Funny, I was at the meeting and she didn’t cry, her voice cracked but I heard it’s because she’s mad at what he did…
Every one of the board members needs to be voted out of office. These are the folks who selected Lamont Jackson, protected him and now chose to thank him after what he did. The board cannot be trusted to make another selection and it is time to bring in new leadership from outside the district and move on from the insiders. Our students and community are counting on it.

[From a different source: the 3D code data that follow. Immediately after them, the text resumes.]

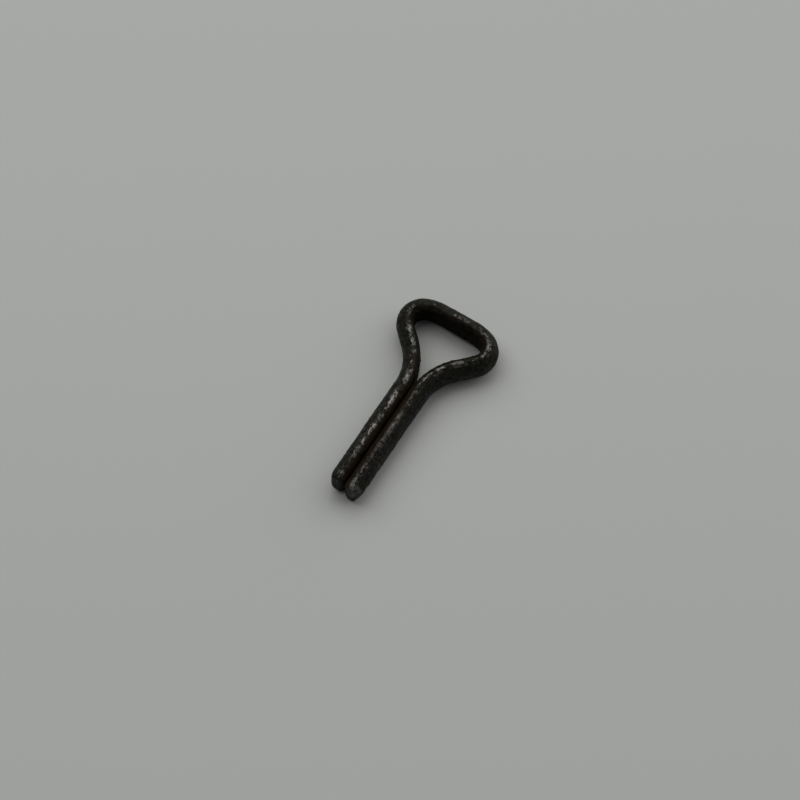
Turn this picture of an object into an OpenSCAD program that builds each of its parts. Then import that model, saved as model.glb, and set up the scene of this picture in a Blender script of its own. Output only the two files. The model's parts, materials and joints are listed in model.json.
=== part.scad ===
// Split pin (cotter pin) with a flat-topped triangular eye.
// One length of half-round steel wire is bent double: the two flats face each
// other across a narrow slit and make one round shank, and the bend stands out
// as the eye. Millimetres, +Z up. The pin lies on its side on z = 0, legs
// towards -Y and eye towards +Y.

/* [Wire] */
// Diameter of the round shank that the two legs make together
shank_d = 3.0; // [2.6:0.1:5]
// Width of the slit between the two flats
slit = 0.13; // [0.06:0.01:0.3]
// Rounding of the two long edges of the flat
edge_r = 0.44; // [0.2:0.01:0.5]

/* [Legs] */
// Straight length of the longer leg, from the start of the neck to its point
leg_long = 10.25; // [6:0.05:40]
// How much shorter the other leg is
leg_step = 0.2; // [0:0.05:1.5]
// Length of the bevel on the outside of each point, along the leg
bevel_l = 0.75; // [0.2:0.05:1.5]
// Depth of the bevel on the outside of each point, across the leg
bevel_d = 0.5; // [0.2:0.05:0.6]
// Length of the lead on the slit side of each point, which takes a spreading tool
lead_l = 0.25; // [0.1:0.05:0.8]
// Depth of the lead on the slit side of each point, across the leg
lead_d = 0.45; // [0.2:0.05:0.5]

/* [Eye] */
// Outside width of the eye
eye_w = 9.1; // [8:0.05:16]
// Angle each arm of the eye leans out from the middle line
arm_angle = 45.5; // [36:0.5:50]
// How far the whole eye leans to the left of the legs, in degrees
eye_lean = 0.4; // [0:0.1:4]
// Bend radius of the flat where a leg turns out into the eye
neck_r = 5.6; // [3:0.05:7]
// Bend radius of the flat inside each corner of the eye
corner_r = 0.8; // [0.5:0.05:1.4]
// Bend radius of the flat between a corner and the straight top bar
crown_r = 3.55; // [2:0.05:6]
// How much of each corner's turn is taken up by that wider bend, in degrees
crown_angle = 20.5; // [10:0.5:28]

/* [Hidden] */
$fn = 96;
// Angle at which the edge rounding meets the flat and the round back
meet_angle = 14;
// Every second piece of the wire is thinner by this all round, a step too small
// to see, and runs on by this far inside its two neighbours to join them
inset = 0.01;
lap = 0.05;
// Each leg is made this much too long, and its point is then cut to length
spare = 1;

shank_r = shank_d / 2;
wire_t = shank_r - slit / 2;

// Centre of the edge rounding, measured from the middle of the flat
edge_x = edge_r * cos(meet_angle);
edge_z = sqrt(pow(shank_r - edge_x, 2) - pow(edge_x + slit / 2, 2));
edge_dir = atan2(edge_z, edge_x + slit / 2);
wire_h = 2 * (edge_z + edge_r);

// Bend angles
corner_angle = 90 + arm_angle - crown_angle;
left_neck = arm_angle + eye_lean;
right_neck = arm_angle - eye_lean;

// Middle of a corner's bend from the eye's own middle line, half the distance
// between the outer ends of the arms, and the straight part of the top bar
corner_x = eye_w / 2 - (wire_t - inset) - corner_r;
arm_end_x = corner_x + corner_r * cos(arm_angle);
top_bar = 2 * (corner_x - (crown_r - corner_r) * sin(crown_angle));

// Step from the end of the left neck bend to the end of the right one, seen
// along the eye's own middle line; it fixes the two arm lengths
gap_x = slit + neck_r * (2 - cos(left_neck) - cos(right_neck));
gap_y = neck_r * (sin(right_neck) - sin(left_neck));
step_x = gap_x * cos(eye_lean) + gap_y * sin(eye_lean);
step_y = gap_y * cos(eye_lean) - gap_x * sin(eye_lean);
arm_sum = (2 * arm_end_x - step_x) / sin(arm_angle);
arm_diff = step_y / cos(arm_angle);
left_arm = (arm_sum + arm_diff) / 2;
right_arm = (arm_sum - arm_diff) / 2;

// The wire from the point of the left leg to the point of the right one, each
// step a kind, a length or an angle, and a bend radius
LINE = 0;
LEFT = 1;
RIGHT = 2;
wire_path = [
    [LINE, leg_long + spare, 0],
    [LEFT, left_neck, neck_r],
    [LINE, left_arm, 0],
    [RIGHT, corner_angle, corner_r],
    [RIGHT, crown_angle, crown_r],
    [LINE, top_bar, 0],
    [RIGHT, crown_angle, crown_r],
    [RIGHT, corner_angle, corner_r],
    [LINE, right_arm, 0],
    [LEFT, right_neck, neck_r],
    [LINE, leg_long + spare, 0]
];

// Angle that a length takes up on a bend
function degrees_of(length, radius) = length / radius * 180 / PI;

// Plan position of the middle of a corner's bend: side -1 left, 1 right
function neck_end(side, turn) =
    [side * (slit / 2 + neck_r * (1 - cos(turn))), neck_r * sin(turn)];
function along(from, distance, heading) =
    [from[0] + distance * sin(heading), from[1] + distance * cos(heading)];
function corner_centre(side, turn, arm) =
    let (arm_end = along(neck_end(side, turn), arm, side * turn))
    along(arm_end, corner_r, side * (turn - 90));
left_centre = corner_centre(-1, left_neck, left_arm);
right_centre = corner_centre(1, right_neck, right_arm);

// With the eye leaning left its outline is highest on the right crown bend
crown_y = right_centre[1] - (crown_r - corner_r) * cos(crown_angle + eye_lean);
top_y = crown_y + crown_r + wire_t;
left_x = left_centre[0] - corner_r - wire_t + inset;
right_x = right_centre[0] + corner_r + wire_t - inset;

// Section of the wire, thinner by less all round: the flat on x = 0, the round
// back towards -x
module wire_section(less) {
    mirror([1, 0]) difference() {
        intersection() {
            translate([-slit / 2, 0]) rotate(180) circle(r = shank_r - less);
            translate([less, -shank_d]) square(2 * shank_d);
        }
        edge_waste(less);
        mirror([0, 1]) edge_waste(less);
    }
}

// What the rounding takes off one long edge of the flat
module edge_waste(less) {
    difference() {
        polygon([
            [edge_x, edge_z],
            [edge_x + 2 * shank_d * cos(edge_dir), edge_z + 2 * shank_d * sin(edge_dir)],
            [-shank_d, edge_z + 2 * shank_d],
            [-shank_d, edge_z]
        ]);
        translate([edge_x, edge_z]) circle(r = edge_r - less);
    }
}

// Every piece starts at the origin and runs towards +Y with the flat on x = 0,
// thinner by less and longer by more at both ends
module straight(length, less, more) {
    translate([0, length + more, 0]) rotate([90, 0, 0])
        linear_extrude(height = length + 2 * more) wire_section(less);
}

module left_ring(angle, radius, less, more) {
    translate([-radius, 0, 0])
        rotate_extrude(start = -degrees_of(more, radius),
                       angle = angle + 2 * degrees_of(more, radius))
            translate([radius, 0]) wire_section(less);
}

module right_ring(angle, radius, less, more) {
    translate([radius, 0, 0])
        rotate_extrude(start = 180 - angle - degrees_of(more, radius),
                       angle = angle + 2 * degrees_of(more, radius))
            translate([radius, 0]) mirror([1, 0]) wire_section(less);
}

module piece(s, less, more) {
    if (s[0] == LINE) straight(s[1], less, more);
    if (s[0] == LEFT) left_ring(s[1], s[2], less, more);
    if (s[0] == RIGHT) right_ring(s[1], s[2], less, more);
}

// Moves to the end of one step of the path
module step_on(s) {
    if (s[0] == LINE)
        translate([0, s[1], 0]) children();
    if (s[0] == LEFT)
        translate([-s[2], 0, 0]) rotate(s[1]) translate([s[2], 0, 0]) children();
    if (s[0] == RIGHT)
        translate([s[2], 0, 0]) rotate(-s[1]) translate([-s[2], 0, 0]) children();
}

module wire(i = 0) {
    if (i < len(wire_path)) {
        s = wire_path[i];
        if (i % 2 == 0)
            piece(s, 0, 0);
        else
            piece(s, inset, lap);
        step_on(s) wire(i + 1);
    }
}

// What is cut off the end of the leg on the +X side, length from the neck: the
// leg is left with a lead on its slit side and a bevel on its outside
module point_waste(length) {
    lead_slope = lead_l / lead_d;
    past = length + 2 * spare;
    linear_extrude(height = 2 * shank_d, center = true) polygon([
        [0, lead_l + lead_slope * slit / 2 - length],
        [slit / 2 + lead_d, -length],
        [shank_r - bevel_d, -length],
        [shank_r + bevel_d, 2 * bevel_l - length],
        [shank_r + bevel_d, -past],
        [0, -past]
    ]);
}

module cotter_pin() {
    color([0.16, 0.16, 0.15])
        translate([-(left_x + right_x) / 2, -(top_y - leg_long) / 2, wire_h / 2])
            difference() {
                translate([-slit / 2, -leg_long - spare, 0]) wire();
                point_waste(leg_long);
                mirror([1, 0, 0]) point_waste(leg_long - leg_step);
            }
}

cotter_pin();
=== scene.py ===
"""Looks of a split pin (cotter pin) lying on its side on a pale surface.

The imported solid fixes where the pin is. The shown piece is one swept mesh: the
same half-round wire, bent along the same route, with the dents, rubbed ridges
and blunted points of a used pin. The pin's lengths and the camera's distance are
millimetres until they reach Blender.
"""

import json
import math
from types import SimpleNamespace

import bpy
import numpy as np
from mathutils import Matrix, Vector, noise


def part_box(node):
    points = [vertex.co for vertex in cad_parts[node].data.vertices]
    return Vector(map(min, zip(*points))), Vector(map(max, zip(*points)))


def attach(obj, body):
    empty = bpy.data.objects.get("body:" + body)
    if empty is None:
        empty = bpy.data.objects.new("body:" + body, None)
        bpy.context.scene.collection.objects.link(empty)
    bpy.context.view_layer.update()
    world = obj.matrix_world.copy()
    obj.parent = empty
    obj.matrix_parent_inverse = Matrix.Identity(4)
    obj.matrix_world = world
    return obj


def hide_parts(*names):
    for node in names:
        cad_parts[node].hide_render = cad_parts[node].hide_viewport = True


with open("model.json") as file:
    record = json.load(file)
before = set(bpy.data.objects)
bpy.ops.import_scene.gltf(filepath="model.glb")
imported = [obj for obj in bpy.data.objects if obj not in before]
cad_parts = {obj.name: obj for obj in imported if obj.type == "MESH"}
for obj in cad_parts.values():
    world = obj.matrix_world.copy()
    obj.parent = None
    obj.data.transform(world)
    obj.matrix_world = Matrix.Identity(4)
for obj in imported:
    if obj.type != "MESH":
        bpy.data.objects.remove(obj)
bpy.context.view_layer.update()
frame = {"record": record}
MM = 0.001
NODE = "cotter_pin"
PIECE = "split_pin_wire"

# ---------------------------------------------------------------- the wire
# A place on the wire is run, the distance along it from the short leg's point,
# across, the distance from its flat, and up, the height above its middle.
SHANK_R = 1.5          # radius of the round shank that both legs make
SLIT = 0.13            # gap between the two flats
EDGE_ACROSS = 0.54     # from the flat to the highest line of the wire
EDGE_DOWN = 0.70       # from that line down to the start of the flat
HALF_HIGH = 1.335      # half the height of the wire

# ---------------------------------------------------------------- the legs
LEG_LONG = 10.25       # straight part of the longer leg
LEG_STEP = 0.2         # how much shorter the other leg is
BEVEL_L, BEVEL_D = 0.75, 0.50    # bevel on the outside of a point: length, depth
SHORT_BEVEL_D = 0.34   # the same depth on the shorter leg, which is more worn
LEAD_L, LEAD_D = 0.25, 0.45      # lead on the slit side of a point
CROP_L, CROP_D = 0.35, 0.20      # how a point is drawn in from above and below
END_R = 0.10           # rounding of the rim of a leg's end face

# ----------------------------------------------------------------- the eye
EYE_W = 9.1                          # outside width
ARM_ANGLE = math.radians(45.5)       # how far each arm leans out
EYE_LEAN = math.radians(0.4)         # how far the whole eye leans to the left
NECK_R = 5.6           # bend radius of the flat where a leg turns out into the eye
CORNER_R = 0.8         # the same inside each corner
CROWN_R = 3.55         # the same between a corner and the top bar
CROWN_ANGLE = math.radians(20.5)     # share of a corner's turn that this bend takes

# --------------------------------------------------------------- the camera
# It looks down on the pin from the side of its points
LOOK_FROM_NECK = (-0.647, -0.569)    # spot on the floor, from the start of the neck
CAMERA_TURN = math.radians(32.3)
CAMERA_RISE = math.radians(66.3)
CAMERA_FAR = 206.4
FOCAL = 113.5
SENSOR = 36.0

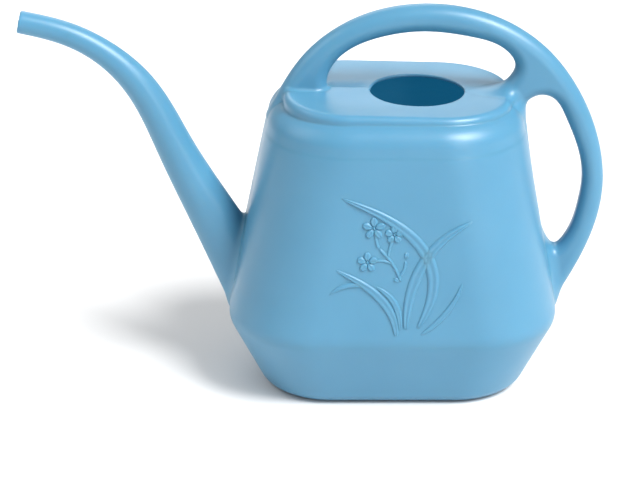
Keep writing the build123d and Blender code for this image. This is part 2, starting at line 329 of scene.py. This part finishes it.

Ms. Bagula should not be the next Supt. for the District because she was a member of the executive management team and was therefore equally responsible for the years of improper oversight as documented by the DOE report. Barrera and his cohorts are also complicit and should be replaced forthwith but they are too anxious to paper over their years of oversight failures and too lazy to do what’s right. Mr. Mauricia hit the nail on the head. Like I wrote yesterday we taxpayers (who fund the district) have no say in the fixing of this management debacle…..and that per se is wrong and needs to be addressed, but it won’t because the ol’ bureaucratic mindset of “nothing to see here, so just move along” will prevail. Where is the “Voice” in leading this movement?
I believe that Fabiola Bagula was working for the San Diego County Office of Education during the years covered by the DOE’s investigation.
She was an area superintendent in the district during some of that time….
And worked directly with Lamont Jackson during that time. She cannot be trusted. Time for an outsider, San Diego Unified is rotten at the top.
The recent drama in San Diego Unified is really just emblematic of a bigger issue: Historically, San Diego Unified leadership–from Board Trustees to the Executive Committee members–have acted like a large, dysfunctional family. Their modus operandi have included unrelenting positive narratives, Group Think, and “circling the wagons” to “protect their family” from “the haters” (including investigative journalists) and the bad publicity resulting from their poor decisions.
Improvement will only happen if district leaders lean into the districts core problems and mistakes using critical thought and genuine problem-solving.